Records for the task:
- - - - -

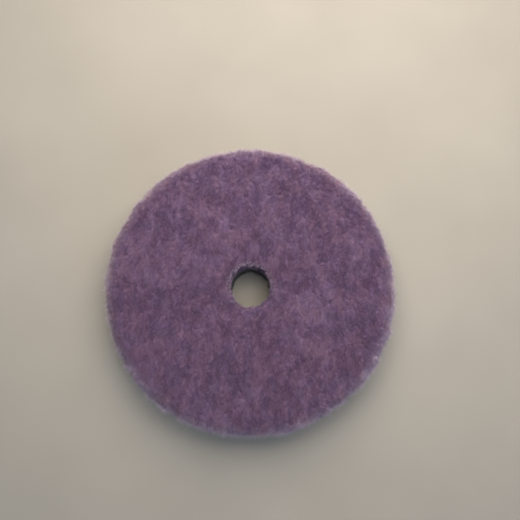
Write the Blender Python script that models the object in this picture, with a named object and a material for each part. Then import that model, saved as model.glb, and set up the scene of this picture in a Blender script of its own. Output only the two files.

- - - - -

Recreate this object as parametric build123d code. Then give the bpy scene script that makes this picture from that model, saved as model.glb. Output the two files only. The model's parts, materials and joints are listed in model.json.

- - - - -

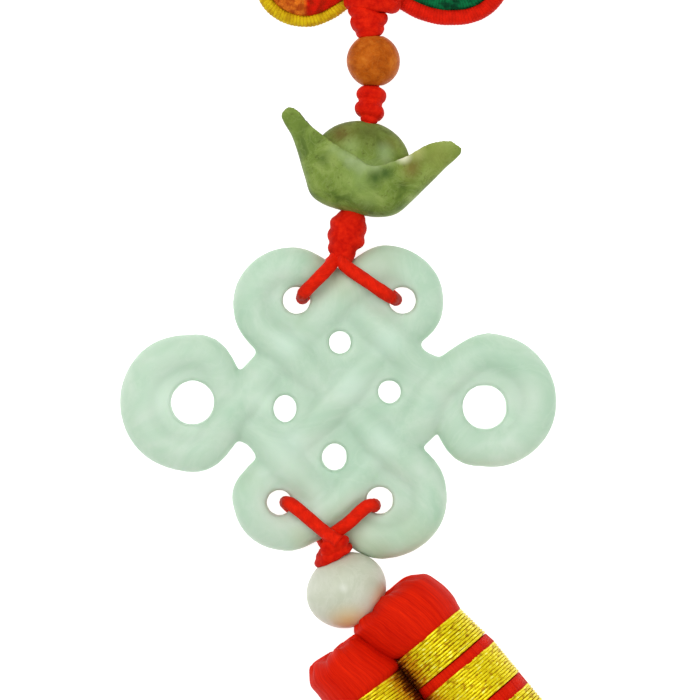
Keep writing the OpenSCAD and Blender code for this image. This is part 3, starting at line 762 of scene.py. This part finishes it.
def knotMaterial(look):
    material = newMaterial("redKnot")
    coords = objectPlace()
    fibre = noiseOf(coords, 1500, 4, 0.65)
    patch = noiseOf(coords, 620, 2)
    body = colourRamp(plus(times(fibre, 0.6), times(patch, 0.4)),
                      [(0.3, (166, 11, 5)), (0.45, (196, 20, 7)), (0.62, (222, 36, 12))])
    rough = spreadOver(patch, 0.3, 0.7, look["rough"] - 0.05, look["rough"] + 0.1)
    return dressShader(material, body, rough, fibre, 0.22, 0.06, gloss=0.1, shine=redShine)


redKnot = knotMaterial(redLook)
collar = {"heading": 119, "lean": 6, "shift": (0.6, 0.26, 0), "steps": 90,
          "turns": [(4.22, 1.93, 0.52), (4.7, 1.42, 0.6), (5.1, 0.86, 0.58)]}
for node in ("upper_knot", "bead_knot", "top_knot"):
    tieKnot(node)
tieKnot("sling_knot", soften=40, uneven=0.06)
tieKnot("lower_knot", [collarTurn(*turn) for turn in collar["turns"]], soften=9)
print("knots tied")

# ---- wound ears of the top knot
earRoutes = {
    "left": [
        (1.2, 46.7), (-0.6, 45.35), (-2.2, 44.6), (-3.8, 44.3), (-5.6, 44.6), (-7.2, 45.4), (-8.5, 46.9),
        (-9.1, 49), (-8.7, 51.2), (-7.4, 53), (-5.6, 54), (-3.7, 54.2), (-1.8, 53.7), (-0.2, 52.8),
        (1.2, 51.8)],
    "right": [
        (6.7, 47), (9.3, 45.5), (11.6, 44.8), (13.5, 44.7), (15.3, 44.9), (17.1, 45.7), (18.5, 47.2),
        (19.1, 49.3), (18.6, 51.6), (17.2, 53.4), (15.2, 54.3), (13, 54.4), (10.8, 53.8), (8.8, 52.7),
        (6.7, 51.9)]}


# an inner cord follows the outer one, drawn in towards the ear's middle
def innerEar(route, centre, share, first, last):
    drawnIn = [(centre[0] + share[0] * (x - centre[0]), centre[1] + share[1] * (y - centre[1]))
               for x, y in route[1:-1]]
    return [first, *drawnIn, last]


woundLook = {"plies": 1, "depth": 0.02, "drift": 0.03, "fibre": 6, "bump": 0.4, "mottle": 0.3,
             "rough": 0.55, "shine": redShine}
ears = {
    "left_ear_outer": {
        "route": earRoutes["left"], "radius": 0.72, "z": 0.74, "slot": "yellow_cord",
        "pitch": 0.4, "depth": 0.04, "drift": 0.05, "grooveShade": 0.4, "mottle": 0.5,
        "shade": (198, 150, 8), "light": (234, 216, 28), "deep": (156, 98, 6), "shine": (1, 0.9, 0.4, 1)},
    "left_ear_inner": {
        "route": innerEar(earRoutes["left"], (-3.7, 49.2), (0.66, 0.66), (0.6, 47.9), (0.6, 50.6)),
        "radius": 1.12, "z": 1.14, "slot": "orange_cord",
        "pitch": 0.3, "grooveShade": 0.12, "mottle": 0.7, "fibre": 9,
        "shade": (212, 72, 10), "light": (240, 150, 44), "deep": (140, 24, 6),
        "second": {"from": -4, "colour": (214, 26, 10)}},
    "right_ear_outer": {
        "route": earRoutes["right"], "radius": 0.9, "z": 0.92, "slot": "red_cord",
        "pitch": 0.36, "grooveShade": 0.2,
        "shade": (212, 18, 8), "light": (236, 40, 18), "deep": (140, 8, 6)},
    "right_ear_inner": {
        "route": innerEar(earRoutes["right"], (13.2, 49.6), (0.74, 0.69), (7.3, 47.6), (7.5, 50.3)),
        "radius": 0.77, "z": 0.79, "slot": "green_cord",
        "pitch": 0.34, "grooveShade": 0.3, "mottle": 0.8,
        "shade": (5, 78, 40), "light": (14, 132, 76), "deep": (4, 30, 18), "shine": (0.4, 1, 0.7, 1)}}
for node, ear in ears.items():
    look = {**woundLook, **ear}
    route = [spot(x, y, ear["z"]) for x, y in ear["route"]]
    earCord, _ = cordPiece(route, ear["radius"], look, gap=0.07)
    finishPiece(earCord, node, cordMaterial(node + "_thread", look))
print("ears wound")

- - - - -

Exercise details: Report how many lines in the listing above include the word "from". Give nothing but the number.

Complete output: 2